Co-marketing is a joint marketing campaign run between two or more partner companies to reach a shared ICP segment. Common formats include co-authored research, joint customer stories, joint executive thought leadership, joint webinars, and joint paid demand-gen. ROI varies widely based on design quality and operational execution.
Why do most co-marketing campaigns underperform?
Five structural failures. Designed by committee instead of single accountable owner. Brand voice negotiated weekly instead of locked in week 1. ICP segment too broad. Success metrics unaligned between partners. No clear ownership of execution. Get any of these wrong and the campaign launches late and underperforms.

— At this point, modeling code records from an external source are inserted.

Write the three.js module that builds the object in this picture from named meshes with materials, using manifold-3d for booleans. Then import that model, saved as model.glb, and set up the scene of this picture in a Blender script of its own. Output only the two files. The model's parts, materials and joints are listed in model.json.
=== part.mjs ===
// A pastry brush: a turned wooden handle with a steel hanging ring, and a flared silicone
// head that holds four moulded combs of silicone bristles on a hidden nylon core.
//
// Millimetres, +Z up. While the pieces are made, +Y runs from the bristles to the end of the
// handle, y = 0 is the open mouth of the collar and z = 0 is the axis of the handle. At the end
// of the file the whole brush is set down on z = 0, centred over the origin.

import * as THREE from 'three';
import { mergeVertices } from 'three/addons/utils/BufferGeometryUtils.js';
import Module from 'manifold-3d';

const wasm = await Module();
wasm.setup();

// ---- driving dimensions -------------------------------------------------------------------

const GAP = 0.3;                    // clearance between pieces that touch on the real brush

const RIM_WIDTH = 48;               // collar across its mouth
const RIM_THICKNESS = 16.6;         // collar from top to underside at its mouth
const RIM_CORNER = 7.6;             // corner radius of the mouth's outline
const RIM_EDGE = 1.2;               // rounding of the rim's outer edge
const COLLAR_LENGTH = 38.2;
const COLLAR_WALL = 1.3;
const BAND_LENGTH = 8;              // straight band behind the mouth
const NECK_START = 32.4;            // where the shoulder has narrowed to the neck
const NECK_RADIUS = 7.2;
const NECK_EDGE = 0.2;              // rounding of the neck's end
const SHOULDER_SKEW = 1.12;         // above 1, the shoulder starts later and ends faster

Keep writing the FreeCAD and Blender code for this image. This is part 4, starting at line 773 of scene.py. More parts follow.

Who should own a co-marketing campaign?
One person at one company, end-to-end. The other partner contributes resources but doesn’t share decision authority. Pick the owner based on which company has the stronger marketing operations capability for that specific motion. Joint ownership consistently produces worse outcomes than single accountable ownership.
How do we handle brand voice in co-marketed assets?
Both brand teams meet for a 90-minute working session in week 1 and produce a shared style guide. The guide covers tone, banned words, headline structure, visual treatment, and CTA language. Once signed, neither brand team revisits it during execution. Per-asset brand negotiation is the single biggest source of campaign delay.
What success metric should we use for co-marketing campaigns?
Pick one primary metric, typically pipeline opportunities created within 60 days of campaign close, or qualified leads converted to opportunities. Secondary metrics (impressions, registrations, downloads) get tracked but don’t drive go/no-go decisions. Mixed metrics produce mixed accountability.
Why do co-marketing programs plateau after year one?
Year one campaigns are the easy ones (content, webinars). Year two requires harder motions (joint demand-gen, joint sales activation, joint customer expansion) that demand deeper operational integration. Teams that didn’t build attribution, lead routing, and follow-up motion infrastructure in year one can’t scale to the harder motions in year two.